* [SUPPLIED RECORDS]:
-.-.-

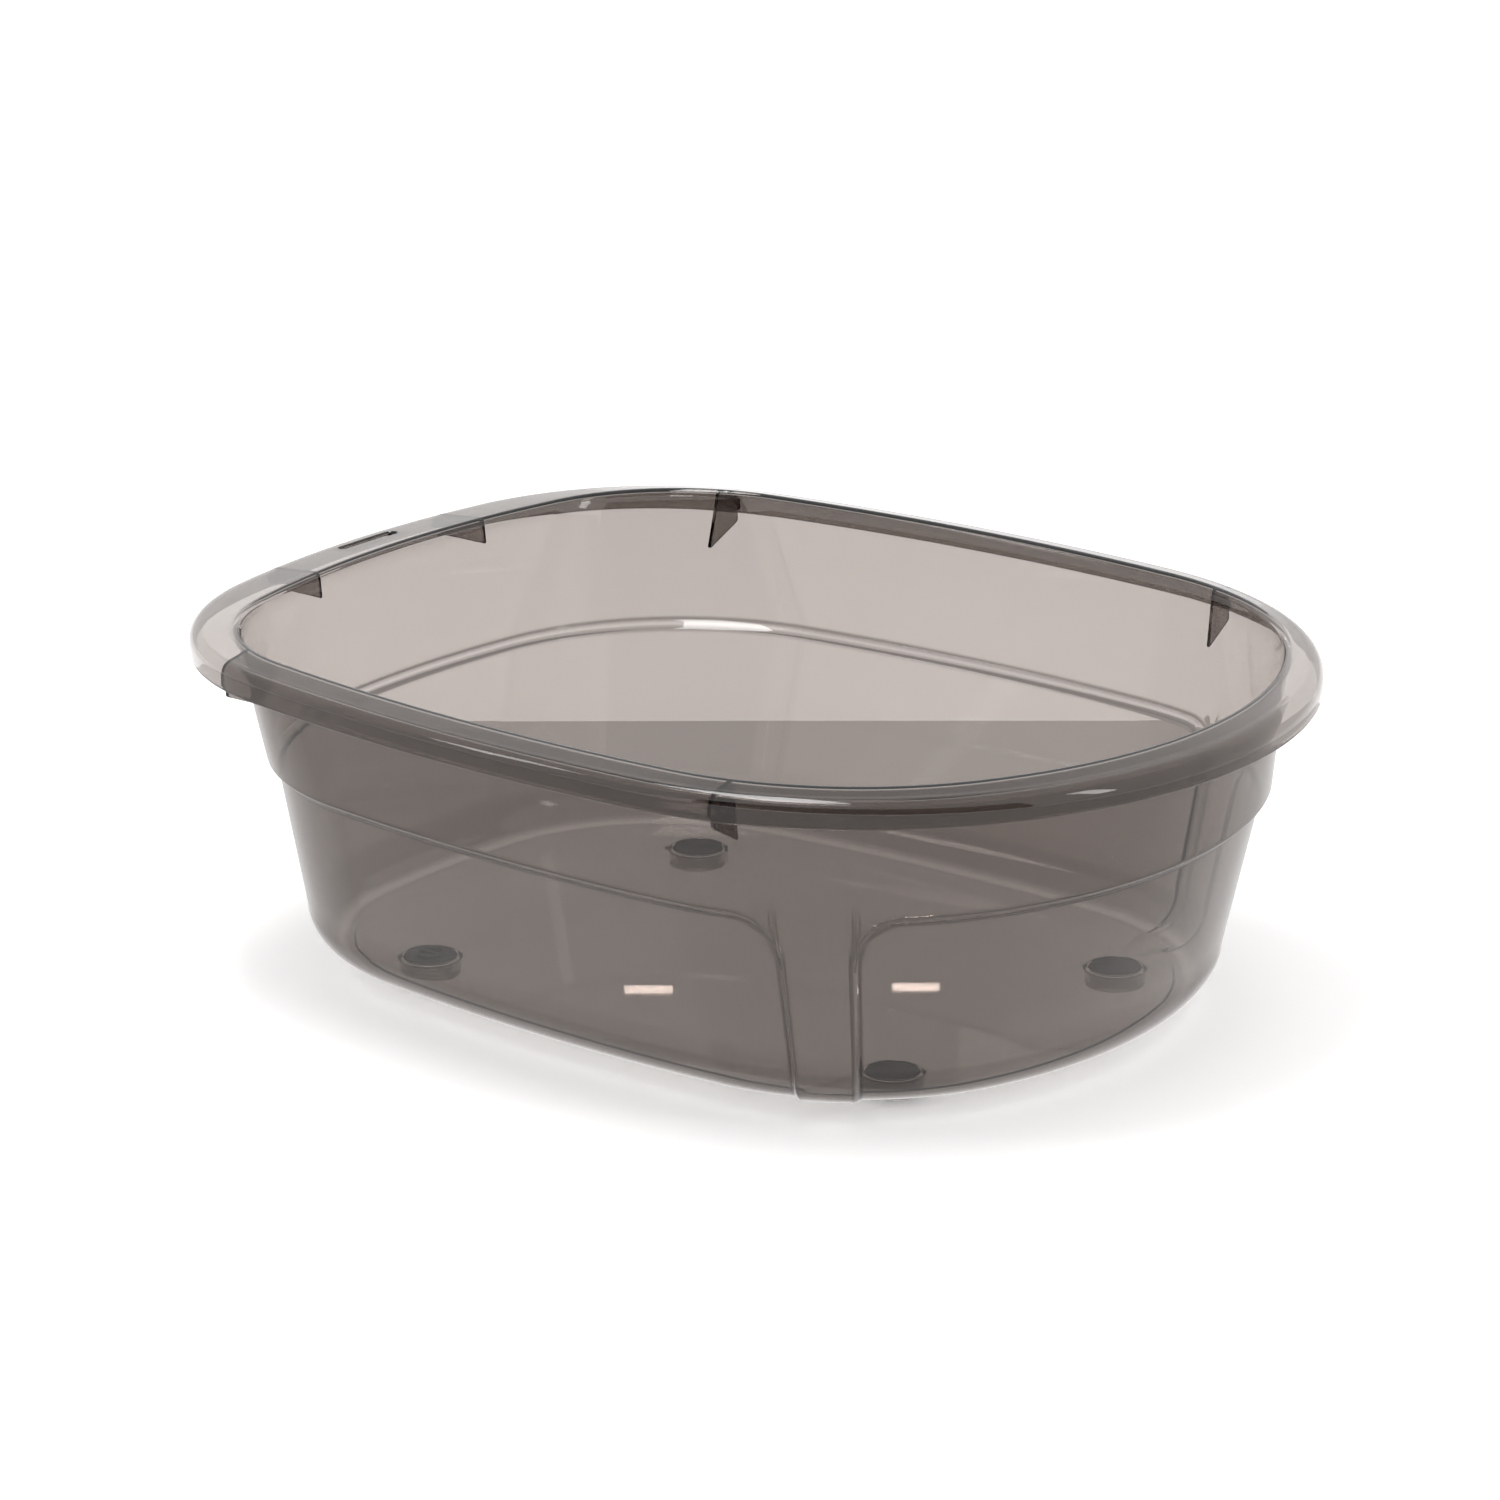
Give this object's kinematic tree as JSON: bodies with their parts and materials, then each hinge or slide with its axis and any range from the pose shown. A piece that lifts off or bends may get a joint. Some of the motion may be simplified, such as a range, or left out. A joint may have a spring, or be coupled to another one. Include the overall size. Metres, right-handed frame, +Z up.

-.-.-

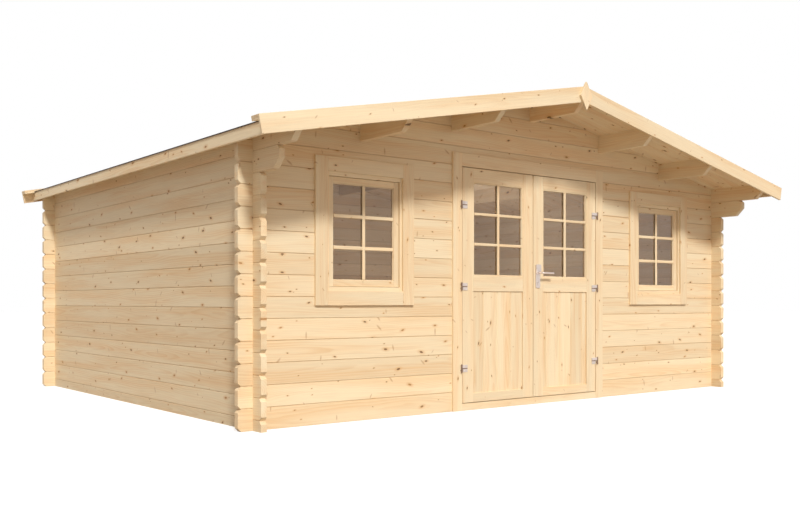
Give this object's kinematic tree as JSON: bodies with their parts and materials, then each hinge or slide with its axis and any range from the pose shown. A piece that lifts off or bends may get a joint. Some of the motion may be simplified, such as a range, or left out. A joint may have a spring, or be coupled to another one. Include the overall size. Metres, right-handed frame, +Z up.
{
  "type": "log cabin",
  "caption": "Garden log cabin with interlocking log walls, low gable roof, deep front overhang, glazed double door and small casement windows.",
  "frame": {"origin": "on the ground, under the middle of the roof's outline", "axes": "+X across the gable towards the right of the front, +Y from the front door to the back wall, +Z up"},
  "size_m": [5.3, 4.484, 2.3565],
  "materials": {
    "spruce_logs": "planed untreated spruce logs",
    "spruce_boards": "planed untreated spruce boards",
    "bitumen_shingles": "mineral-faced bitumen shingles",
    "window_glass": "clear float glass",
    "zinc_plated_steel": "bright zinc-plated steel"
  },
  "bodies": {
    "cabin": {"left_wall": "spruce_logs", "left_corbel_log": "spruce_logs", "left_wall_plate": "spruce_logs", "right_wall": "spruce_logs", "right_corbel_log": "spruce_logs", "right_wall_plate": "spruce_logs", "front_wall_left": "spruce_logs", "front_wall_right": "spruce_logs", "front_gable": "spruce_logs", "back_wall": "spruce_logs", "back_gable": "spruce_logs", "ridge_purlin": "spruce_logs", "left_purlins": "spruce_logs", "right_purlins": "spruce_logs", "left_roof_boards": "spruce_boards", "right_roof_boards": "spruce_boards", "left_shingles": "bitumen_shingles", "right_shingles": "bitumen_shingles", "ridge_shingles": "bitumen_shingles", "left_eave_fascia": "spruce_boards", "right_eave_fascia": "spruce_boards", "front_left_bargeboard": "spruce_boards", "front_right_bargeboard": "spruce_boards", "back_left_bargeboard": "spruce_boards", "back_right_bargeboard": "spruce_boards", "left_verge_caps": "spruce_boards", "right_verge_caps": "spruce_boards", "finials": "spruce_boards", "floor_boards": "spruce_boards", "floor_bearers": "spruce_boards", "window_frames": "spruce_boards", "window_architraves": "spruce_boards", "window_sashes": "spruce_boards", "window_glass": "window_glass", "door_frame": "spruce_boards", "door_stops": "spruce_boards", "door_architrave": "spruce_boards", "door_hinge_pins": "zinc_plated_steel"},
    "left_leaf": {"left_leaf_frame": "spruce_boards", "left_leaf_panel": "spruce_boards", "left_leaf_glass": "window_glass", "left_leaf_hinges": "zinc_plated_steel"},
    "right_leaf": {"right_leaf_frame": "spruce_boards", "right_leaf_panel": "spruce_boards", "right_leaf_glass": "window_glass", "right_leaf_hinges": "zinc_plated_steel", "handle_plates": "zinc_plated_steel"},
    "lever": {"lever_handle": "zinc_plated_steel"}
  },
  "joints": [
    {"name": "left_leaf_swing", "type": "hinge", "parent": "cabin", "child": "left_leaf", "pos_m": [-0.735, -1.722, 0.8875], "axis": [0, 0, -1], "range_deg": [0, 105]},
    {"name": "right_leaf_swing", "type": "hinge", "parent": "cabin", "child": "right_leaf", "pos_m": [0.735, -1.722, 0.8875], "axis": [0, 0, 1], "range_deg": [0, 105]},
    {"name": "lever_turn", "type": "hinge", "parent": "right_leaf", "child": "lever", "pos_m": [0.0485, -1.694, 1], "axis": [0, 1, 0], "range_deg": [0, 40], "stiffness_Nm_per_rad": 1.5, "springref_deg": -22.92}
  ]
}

-.-.-

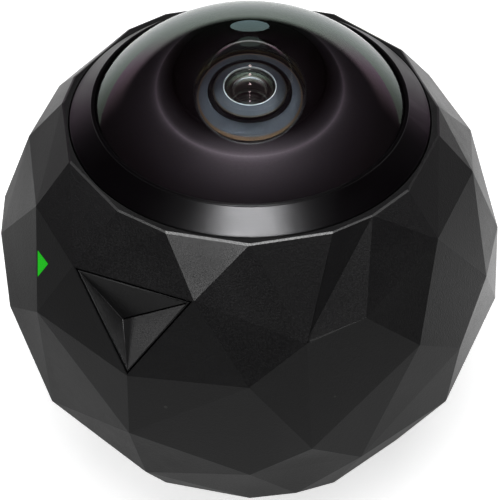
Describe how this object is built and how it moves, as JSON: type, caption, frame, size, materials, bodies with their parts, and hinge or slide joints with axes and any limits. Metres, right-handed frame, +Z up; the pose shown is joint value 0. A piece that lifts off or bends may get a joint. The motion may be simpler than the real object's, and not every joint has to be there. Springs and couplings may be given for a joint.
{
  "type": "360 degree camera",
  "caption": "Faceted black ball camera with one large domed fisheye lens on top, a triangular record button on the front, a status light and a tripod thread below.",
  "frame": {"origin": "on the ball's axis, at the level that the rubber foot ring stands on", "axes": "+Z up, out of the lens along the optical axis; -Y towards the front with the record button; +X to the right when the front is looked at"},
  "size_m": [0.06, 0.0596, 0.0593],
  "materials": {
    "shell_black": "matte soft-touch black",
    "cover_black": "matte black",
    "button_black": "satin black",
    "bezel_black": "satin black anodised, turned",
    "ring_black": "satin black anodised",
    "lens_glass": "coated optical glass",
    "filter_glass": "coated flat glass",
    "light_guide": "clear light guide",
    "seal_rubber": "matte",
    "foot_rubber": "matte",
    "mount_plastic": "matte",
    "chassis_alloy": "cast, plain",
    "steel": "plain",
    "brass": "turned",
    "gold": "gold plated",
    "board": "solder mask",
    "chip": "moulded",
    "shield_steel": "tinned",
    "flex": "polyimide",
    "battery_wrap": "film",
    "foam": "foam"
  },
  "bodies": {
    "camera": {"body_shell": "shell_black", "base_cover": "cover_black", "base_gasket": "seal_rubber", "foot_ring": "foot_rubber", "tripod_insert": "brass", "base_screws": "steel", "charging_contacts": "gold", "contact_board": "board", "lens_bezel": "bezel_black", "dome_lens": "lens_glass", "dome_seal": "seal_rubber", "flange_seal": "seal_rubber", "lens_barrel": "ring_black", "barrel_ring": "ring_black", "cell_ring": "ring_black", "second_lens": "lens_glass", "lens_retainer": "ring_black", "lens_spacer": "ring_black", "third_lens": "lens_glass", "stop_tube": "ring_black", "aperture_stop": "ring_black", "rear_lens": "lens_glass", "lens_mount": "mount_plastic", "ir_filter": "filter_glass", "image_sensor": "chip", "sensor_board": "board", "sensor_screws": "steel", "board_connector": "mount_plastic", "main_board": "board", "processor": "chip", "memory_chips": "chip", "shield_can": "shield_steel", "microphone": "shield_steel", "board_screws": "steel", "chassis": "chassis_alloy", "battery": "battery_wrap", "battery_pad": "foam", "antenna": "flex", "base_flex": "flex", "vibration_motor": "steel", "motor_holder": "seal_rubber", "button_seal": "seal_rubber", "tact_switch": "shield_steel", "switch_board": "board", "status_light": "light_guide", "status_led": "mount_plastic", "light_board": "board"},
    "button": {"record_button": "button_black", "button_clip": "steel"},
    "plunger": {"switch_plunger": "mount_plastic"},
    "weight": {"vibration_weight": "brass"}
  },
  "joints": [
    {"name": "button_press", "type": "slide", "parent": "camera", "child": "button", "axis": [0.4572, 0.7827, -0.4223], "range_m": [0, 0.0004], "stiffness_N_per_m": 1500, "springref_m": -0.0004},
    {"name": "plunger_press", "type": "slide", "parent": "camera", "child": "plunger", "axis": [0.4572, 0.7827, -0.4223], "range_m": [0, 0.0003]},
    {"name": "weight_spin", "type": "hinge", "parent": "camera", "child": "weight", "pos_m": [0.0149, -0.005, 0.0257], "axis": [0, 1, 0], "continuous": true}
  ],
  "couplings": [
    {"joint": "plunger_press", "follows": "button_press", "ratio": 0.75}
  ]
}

-.-.-

* [INSTRUCTIONS FOR THE TASK]: Using the records above, copy each line that contains "slide".

* [SOLUTION BELOW]:
Give this object's kinematic tree as JSON: bodies with their parts and materials, then each hinge or slide with its axis and any range from the pose shown. A piece that lifts off or bends may get a joint. Some of the motion may be simplified, such as a range, or left out. A joint may have a spring, or be coupled to another one. Include the overall size. Metres, right-handed frame, +Z up.
Give this object's kinematic tree as JSON: bodies with their parts and materials, then each hinge or slide with its axis and any range from the pose shown. A piece that lifts off or bends may get a joint. Some of the motion may be simplified, such as a range, or left out. A joint may have a spring, or be coupled to another one. Include the overall size. Metres, right-handed frame, +Z up.
Describe how this object is built and how it moves, as JSON: type, caption, frame, size, materials, bodies with their parts, and hinge or slide joints with axes and any limits. Metres, right-handed frame, +Z up; the pose shown is joint value 0. A piece that lifts off or bends may get a joint. The motion may be simpler than the real object's, and not every joint has to be there. Springs and couplings may be given for a joint.
    {"name": "button_press", "type": "slide", "parent": "camera", "child": "button", "axis": [0.4572, 0.7827, -0.4223], "range_m": [0, 0.0004], "stiffness_N_per_m": 1500, "springref_m": -0.0004},
    {"name": "plunger_press", "type": "slide", "parent": "camera", "child": "plunger", "axis": [0.4572, 0.7827, -0.4223], "range_m": [0, 0.0003]},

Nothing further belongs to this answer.